Ínclitas guerras paupérrimas, sangre infecunda, perdida (Blas de Otero)
MIENTRAS una partida de asesinos intenta de nuevo torcernos el futuro a bombazos, una recua de políticos semianalfabetos ocupa su tiempo en la pretensión de reescribir el pasado. Pertrechados de prejuicios sectarios, no creen tener nada mejor que hacer en estos momentos críticos que evacuar un juicio histórico para el que carecen de conocimiento y de credibilidad. Quieren saltar de un plumazo sobre toneladas de estudios, sobre decenas de miles de testimonios, sobre millones de experiencias de sufrimiento y congoja, sobre décadas de esfuerzo de varias generaciones empeñadas en asumir de un modo razonable las consecuencias de un desvarío fratricida.

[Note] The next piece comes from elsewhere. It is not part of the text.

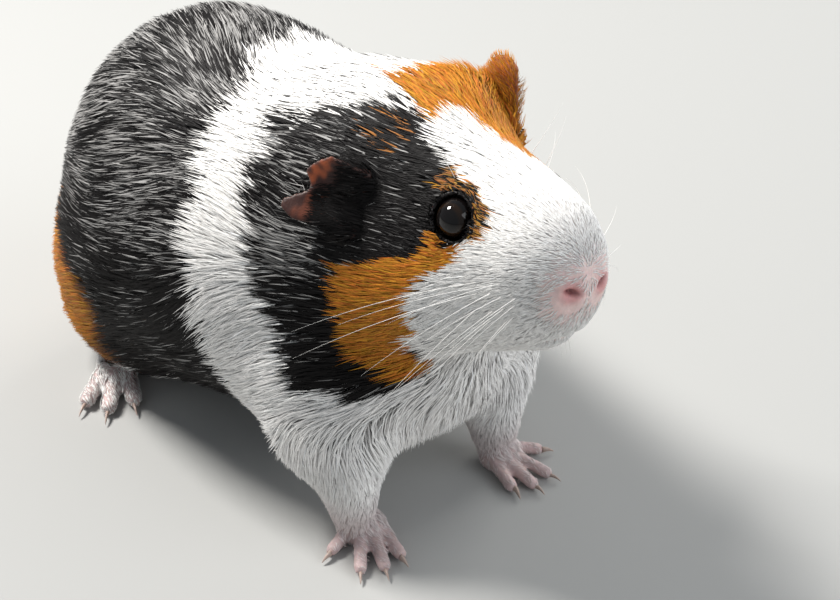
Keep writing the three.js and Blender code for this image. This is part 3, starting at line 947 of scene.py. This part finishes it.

Allá ellos.
Conmigo que no cuenten ni para discutirlo. Sencillamente, no me interesa. No reconozco a esta clase dirigente, prohijada en covachuelas de aparatos cerradamente banderizos y políticamente estrábicos, la autoridad intelectual ni moral necesaria para un dictamen sensato sobre nuestra tragedia de sangre. El juicio histórico está en los libros, y la memoria forma parte de la experiencia individual de quienes tuvieron la desgracia de asistir a aquel vergonzoso fracaso de convivencia, cuya sombra sólo proyecta demonios de desesperanza. Si no fuese por el compromiso de una generación renovadora que se esforzó en buscar una salida a ese trauma colectivo, nadie podría vivir en paz sintiéndose depositario de esa herencia de horrores.
Hemos tenido que aprender a conciliar nuestra memoria con la existencia de aquel pozo de infamia que no vivimos. A desvincularnos del dolor de nuestros mayores para levantar un marco cívico en el que no tuviésemos que avergonzarnos los unos de los otros. A buscar en el interior de nuestra conciencia el aliento para desprendernos de ese lastre de culpa. A rechazar la tentación de ajustar cuentas con un pasado innoble. A impedir que los fantasmas envilecieran con su pena cainita e irredenta nuestro horizonte de libertad.
Para eso hemos tenido que admitir la universalidad de la infamia. Desprendernos de los prejuicios familiares, ideológicos o vitales y bajar al infierno de la razón en busca de un rescoldo de piedad. Se logró, y no fue fácil, pero se impuso la exigencia de un pacto con nuestra propia necesidad de sobrevivir. Un pacto de mutuo perdón retrospectivo que ahora quieren liquidar mirando hacia atrás los que no saben urdir un acuerdo de mínimos para avanzar hacia delante.
Sabemos que provenimos de un albañal de odio cuyas salpicaduras hemos tenido que limpiar para poder mirarnos en un espejo de dignidad. La memoria de esa ciénaga nos provoca espanto, compasión y repugnancia. Y lo que queremos es enterrar de una vez esa maldita guerra con todos sus muertos, y que quienes nos representan se ocupen del futuro de nuestros hijos y dejen de revolver el estéril pasado de nuestros padres y nuestros abuelos. Si saben, y si no, que se dediquen a otra cosa.